JISR AL-ZARQA: Avec sa façade bleue, l'unique hôtel de Jisr al-Zarqa détonne avec le gris foncé du centre ville. Erigé comme modèle de coexistence entre juifs et arabes en Israël, il aurait dû accueillir des centaines de visiteurs cet été mais la pandémie pourrait entraîner sa disparition.
«J'ai récemment découvert un endroit magnifique, un petit hôtel fondé par une juive et un arabe. S'il-vous-plaît, donnez ce que vous pouvez pour sauver cette charmante auberge qui fait face à de gros problèmes à cause du coronavirus», a récemment imploré la chanteuse israélienne Noa sur Facebook.
Comme elle, des célébrités et des anonymes se mobilisent en Israël pour sauver l'établissement ouvert en 2014 dans cette ville de 15.000 habitants.
Car dans un pays aux frontières fermées à cause du nouveau coronavirus et reconfiné pour lutter contre une recrudescence de cas, les touristes ne sont plus qu'un souvenir.
Mais la «Juha's Guesthouse», installée dans la seule ville arabe de la côte israélienne, n'est pas une simple maison d'hôtes.
Aux antipodes de Césarée, ville israélienne huppée connue pour ses ruines antiques située à proximité, «Jisr» fait figure de cité oubliée avec ses rues délabrées et sa plage parsemée de carcasses de bateaux.
«L'idée était de développer le potentiel touristique de la ville», explique Ahmad «Juha» Jorban, propriétaire du petit hôtel.
«La plupart des gens qui roulent le long de la côte n'y sont jamais entrés», poursuit Naama Goldman-Shwartz, 45 ans, aux commandes après le départ de la cofondatrice Neta Henien en 2018.

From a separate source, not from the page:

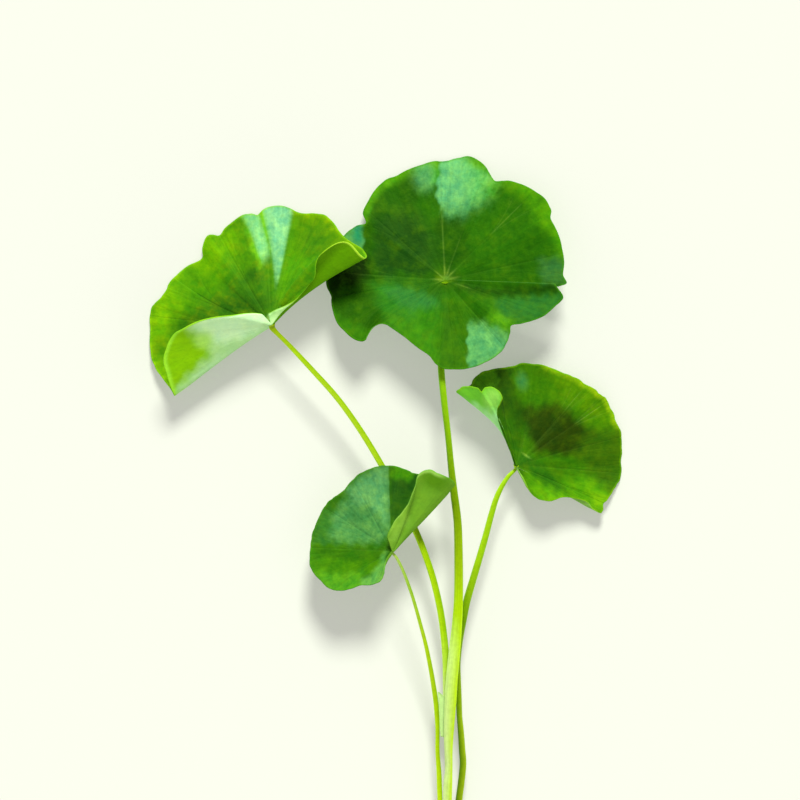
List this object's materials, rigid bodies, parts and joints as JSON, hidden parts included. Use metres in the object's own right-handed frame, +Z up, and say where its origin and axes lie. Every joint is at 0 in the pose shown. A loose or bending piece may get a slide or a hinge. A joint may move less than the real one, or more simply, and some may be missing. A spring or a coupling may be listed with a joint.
{
  "type": "gotu kola sprig",
  "caption": "Picked gotu kola sprig lying flat: round leaves with folded basal lobes on thin petioles that grow from a small crown.",
  "frame": {"origin": "middle of the underside of the sprig's box, on the surface that it lies on", "axes": "+Y along the sprig from the crown to the leaves, +X to the right as seen from above, +Z up from the surface"},
  "size_m": [0.0944, 0.1466, 0.0176],
  "materials": {
    "leaf_left": "living leaf, yellow-green and waxy above, paler and matt beneath",
    "leaf_centre": "living leaf, deep green and waxy above, paler and matt beneath",
    "leaf_right": "living leaf, olive to yellow-green and waxy above, light green beneath",
    "leaf_small": "living leaf, blue-green and waxy above, light green beneath",
    "stem": "juicy petiole, yellow-green, satin",
    "stem_right": "juicy petiole, mid green, satin",
    "crown": "fibrous plant base, pale yellow-green to straw"
  },
  "bodies": {
    "root": {"leaf_left": "leaf_left", "leaf_centre": "leaf_centre", "leaf_right": "leaf_right", "leaf_small": "leaf_small", "stem_left": "stem", "stem_centre": "stem", "stem_right": "stem_right", "stem_small": "stem", "crown": "crown"}
  },
  "joints": []
}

Le duo contribue à la renaissance et au développement de cette ville de pêcheurs, l'une des plus pauvres d'Israël.
«Mauvaise réputation»
Pour Ahmad, l'hôtel sert aussi de «pont» connectant juifs et arabes.
L'établissement propose des visites, des cours de cuisine et d'arabe. «La langue rapproche les coeurs et aide à changer les a priori», dit l'homme au regard clair.
Dans la galerie ornée de photos et de macramés faisant habituellement office de réception, Ahmad et Naama se réjouissent d'avoir contribué à changer l'image de la ville, davantage connue pour sa criminalité que pour sa paisible plage.
«On a réussi à faire venir des milliers de touristes israéliens mais aussi du monde et grâce à cela nous avons pu changer cette image négative», relate l'homme de 50 ans.
«Les gens qui viennent ici voient la ville d'un autre oeil lorsqu'ils repartent», renchérit sa partenaire aux boucles rousses.
Avec un dortoir et cinq chambres, d'une capacité totale de 18 couchages, un salon et une cuisine commune où un poster présente des recettes de «plats israélo-arabes», l'établissement offre un confort simple.
«Carburant»
Il a servi de catalyseur: grâce à sa clientèle, des cafés ont ouvert en bord de mer et même un restaurant face à la mosquée.
Elle soutient aussi le développement socio-économique avec des cours favorisant l'accès à l'emploi des habitants. Les femmes sont notamment incitées à créer leur entreprise (macramés, bijoux, cuisine).
«Un programme visait à améliorer l'estime de soi des jeunes», explique Naama. «Ca les a renforcés au point que certains ont entrepris de grandes études grâce à l'anglais qu'ils y ont appris».
«Maintenant, tout tombe à l'eau! En raison du coronavirus, l'endroit s'effondre économiquement, les dettes s'accumulent", affirme une page dédiée à une collecte de fonds.
Plus de 1.200 personnes ont déjà donné 260.000 shekels (environ 65.000 euros).
«Cette collecte, c'est un peu plus de carburant», confie Naama. «On veut montrer que le tourisme a sa place à Jisr et qu'il y a de l'espoir pour le futur de cette population».